Reasonable hacking and school 

Competitions on site or within hacking distance real bonus.

Happy for a livery yard, or a pro to base my horsewith


----------



## Foxford (7 June 2013)

It's a pretty big town with many distinct areas that you wouldn't want to be crossing in rush hour! Any specifics or where you'll be commuting to and from? There are tons of yards to the north/ m62 area, eg croft. Also a few to the west in daresbury. You'll find what you're looking for I'm sure.


----------



## BlairandAzria (7 June 2013)

Like foxford says it really depends on which side of Warrington you're based, as it will make a massive difference to where you want to stable. 

Are you looking for DIY? Or full?


----------



## wench (7 June 2013)

Full would be best


----------



## Gleeful Imp (7 June 2013)

I must admit I look jealously at Joanne shaw's yard and facilities, maybe worth a look? I think it's red house stables.


----------



## HayleyUK (7 June 2013)

Mary Marsh?


----------



## wench (25 June 2013)

Done some more research and my working area would be Birchwood... anything near to that as possible would be great...

Can anyone also give me any ideas of if there are any decent competition centres in the areas


----------



## Elsiecat (25 June 2013)

Birchwood, I'd be looking croft way


----------



## horsesatemymoney (25 June 2013)

There is Sue Sutcliffes in Croft and also Adrian Marshes plus Niky Layton at Cockshot Farm. Mary Marshe is not far from Birchwood it is Rixton (6 miles away ish) Also Northfield at Burtonwood again not far from Birchwood. Most of these have websites I'd think. Good luck, very close to Robinson's and Derby House!


----------



## horsesatemymoney (25 June 2013)

Sorry- always dressage at croft riding centre, lots of things at bold heath (20 mins away) plus numerous local shows.


----------



## BlairandAzria (26 June 2013)

Bold Heath are currently advertising for livery. It's a competition yard and riding school.


----------



## BlairandAzria (26 June 2013)

Willow park opposite bold Heath is also supposed to be a decent yard.


----------



## wench (27 June 2013)

Thanks for the help everyone... had the interview today so all fingers crossed I get the job, the area looks absolutely perfect for me and my horse!!!


----------



## festivalgem (6 July 2013)

try Arley Moss equestrian. www.arleymossequestrian.co.uk.  Has everything you want just off junction 20 M6.  Its about 15-20 mins to birchwood depending on traffic.


----------



## SultanaRama (30 July 2013)

Gleeful Imp said:



			I must admit I look jealously at Joanne shaw's yard and facilities, maybe worth a look?
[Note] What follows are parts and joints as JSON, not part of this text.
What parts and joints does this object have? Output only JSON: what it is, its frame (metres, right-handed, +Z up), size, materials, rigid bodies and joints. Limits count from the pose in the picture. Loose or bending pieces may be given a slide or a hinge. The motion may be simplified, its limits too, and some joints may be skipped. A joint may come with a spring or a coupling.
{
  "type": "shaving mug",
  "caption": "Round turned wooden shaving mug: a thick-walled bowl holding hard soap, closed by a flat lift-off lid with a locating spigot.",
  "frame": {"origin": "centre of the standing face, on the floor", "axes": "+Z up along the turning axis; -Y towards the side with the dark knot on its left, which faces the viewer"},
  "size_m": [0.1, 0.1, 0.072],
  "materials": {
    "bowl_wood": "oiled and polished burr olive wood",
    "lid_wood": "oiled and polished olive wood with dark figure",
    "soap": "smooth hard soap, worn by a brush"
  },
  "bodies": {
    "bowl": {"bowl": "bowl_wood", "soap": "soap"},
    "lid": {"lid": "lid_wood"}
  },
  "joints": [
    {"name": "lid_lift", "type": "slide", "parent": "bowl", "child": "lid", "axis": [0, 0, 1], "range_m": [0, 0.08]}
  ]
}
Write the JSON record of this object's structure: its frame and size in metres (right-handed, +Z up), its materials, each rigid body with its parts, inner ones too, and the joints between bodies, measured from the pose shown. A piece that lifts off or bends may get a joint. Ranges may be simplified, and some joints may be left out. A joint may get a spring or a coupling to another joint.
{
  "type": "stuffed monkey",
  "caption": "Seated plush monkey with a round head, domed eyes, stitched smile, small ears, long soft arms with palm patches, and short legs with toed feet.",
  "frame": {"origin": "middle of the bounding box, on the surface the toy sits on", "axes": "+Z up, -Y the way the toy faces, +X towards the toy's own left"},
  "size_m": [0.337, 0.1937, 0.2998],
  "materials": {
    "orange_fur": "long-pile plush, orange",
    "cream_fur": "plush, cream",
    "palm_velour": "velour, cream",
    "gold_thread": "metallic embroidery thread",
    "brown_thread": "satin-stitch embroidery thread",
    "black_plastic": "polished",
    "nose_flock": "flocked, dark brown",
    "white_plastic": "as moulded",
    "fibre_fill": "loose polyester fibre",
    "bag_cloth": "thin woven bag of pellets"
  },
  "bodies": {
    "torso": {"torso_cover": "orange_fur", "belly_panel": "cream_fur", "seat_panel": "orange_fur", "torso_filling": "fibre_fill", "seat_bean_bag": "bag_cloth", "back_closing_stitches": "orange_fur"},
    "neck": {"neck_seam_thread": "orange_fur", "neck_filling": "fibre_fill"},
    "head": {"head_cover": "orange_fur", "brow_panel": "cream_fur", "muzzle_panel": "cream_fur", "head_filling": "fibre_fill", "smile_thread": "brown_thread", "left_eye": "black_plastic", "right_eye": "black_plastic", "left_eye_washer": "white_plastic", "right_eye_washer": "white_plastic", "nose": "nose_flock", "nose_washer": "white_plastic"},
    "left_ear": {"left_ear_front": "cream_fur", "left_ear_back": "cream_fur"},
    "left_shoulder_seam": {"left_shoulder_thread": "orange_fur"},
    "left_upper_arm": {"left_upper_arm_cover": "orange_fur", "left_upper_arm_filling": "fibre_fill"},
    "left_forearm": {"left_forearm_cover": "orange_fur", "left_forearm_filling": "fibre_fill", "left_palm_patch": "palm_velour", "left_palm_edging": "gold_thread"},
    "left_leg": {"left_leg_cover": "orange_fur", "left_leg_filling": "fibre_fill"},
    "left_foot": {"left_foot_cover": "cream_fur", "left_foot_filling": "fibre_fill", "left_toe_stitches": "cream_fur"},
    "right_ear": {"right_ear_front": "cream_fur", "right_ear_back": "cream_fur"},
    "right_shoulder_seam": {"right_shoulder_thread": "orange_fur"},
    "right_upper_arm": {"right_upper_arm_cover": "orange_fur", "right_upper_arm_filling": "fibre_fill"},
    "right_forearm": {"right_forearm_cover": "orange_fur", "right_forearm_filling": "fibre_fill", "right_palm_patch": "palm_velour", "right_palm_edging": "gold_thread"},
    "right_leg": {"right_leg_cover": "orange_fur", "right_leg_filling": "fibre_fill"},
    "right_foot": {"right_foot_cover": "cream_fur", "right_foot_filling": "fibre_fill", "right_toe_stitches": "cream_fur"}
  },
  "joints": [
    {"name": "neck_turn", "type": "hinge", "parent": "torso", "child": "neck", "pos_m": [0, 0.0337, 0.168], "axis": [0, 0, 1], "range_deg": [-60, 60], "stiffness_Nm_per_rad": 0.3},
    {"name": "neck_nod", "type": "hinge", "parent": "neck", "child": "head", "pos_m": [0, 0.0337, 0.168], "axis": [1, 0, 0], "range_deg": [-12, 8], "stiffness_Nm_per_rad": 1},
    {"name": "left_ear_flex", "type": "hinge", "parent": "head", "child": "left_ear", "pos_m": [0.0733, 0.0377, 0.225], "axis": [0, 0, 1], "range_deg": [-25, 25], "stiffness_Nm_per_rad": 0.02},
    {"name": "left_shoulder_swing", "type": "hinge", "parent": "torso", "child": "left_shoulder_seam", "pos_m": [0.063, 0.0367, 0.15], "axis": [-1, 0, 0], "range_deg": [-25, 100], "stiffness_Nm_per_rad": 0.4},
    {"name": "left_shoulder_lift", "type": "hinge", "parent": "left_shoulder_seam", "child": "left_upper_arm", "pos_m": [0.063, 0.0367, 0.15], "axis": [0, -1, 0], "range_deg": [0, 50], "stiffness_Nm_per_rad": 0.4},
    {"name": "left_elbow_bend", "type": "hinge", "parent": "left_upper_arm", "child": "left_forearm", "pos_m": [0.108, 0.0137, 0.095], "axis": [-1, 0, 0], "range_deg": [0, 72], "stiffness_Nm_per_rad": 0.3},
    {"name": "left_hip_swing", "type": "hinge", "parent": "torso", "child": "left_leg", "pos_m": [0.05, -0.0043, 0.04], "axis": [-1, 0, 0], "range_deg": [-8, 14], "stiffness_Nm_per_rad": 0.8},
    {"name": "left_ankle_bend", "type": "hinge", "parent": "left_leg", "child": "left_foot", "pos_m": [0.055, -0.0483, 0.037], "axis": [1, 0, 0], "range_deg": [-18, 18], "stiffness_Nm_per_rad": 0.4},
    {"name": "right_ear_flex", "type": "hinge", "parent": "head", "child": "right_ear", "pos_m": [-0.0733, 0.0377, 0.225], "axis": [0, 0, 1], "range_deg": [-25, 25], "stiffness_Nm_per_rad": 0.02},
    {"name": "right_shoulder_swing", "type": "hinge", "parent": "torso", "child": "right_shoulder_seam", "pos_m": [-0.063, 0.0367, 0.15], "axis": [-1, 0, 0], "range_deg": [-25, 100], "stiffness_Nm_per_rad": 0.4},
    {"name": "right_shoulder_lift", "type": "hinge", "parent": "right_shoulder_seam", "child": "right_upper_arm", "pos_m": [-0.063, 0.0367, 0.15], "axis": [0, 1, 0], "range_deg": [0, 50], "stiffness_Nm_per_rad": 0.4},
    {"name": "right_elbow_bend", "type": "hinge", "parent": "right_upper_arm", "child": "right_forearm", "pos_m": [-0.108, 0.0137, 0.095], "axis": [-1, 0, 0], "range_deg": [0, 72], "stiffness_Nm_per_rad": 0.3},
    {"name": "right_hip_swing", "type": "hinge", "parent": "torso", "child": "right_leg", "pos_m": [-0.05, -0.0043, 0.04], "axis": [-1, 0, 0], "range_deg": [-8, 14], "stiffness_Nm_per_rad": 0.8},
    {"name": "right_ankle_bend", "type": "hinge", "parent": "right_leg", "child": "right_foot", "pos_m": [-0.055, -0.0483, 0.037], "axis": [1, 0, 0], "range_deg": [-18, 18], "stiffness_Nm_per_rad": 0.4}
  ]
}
I think it's red house stables.
		
Click to expand...

Wouldn't put a moose on that yard


----------



## dollface (31 July 2013)

SultanaRama said:



			Wouldn't put a moose on that yard
		
Click to expand...

Can I ask why? Pm if you like


----------



## ArabianBeauty (12 September 2013)

Hi Wench, Could you PM me any really good full-livery yards that you found please ? Thankyou


----------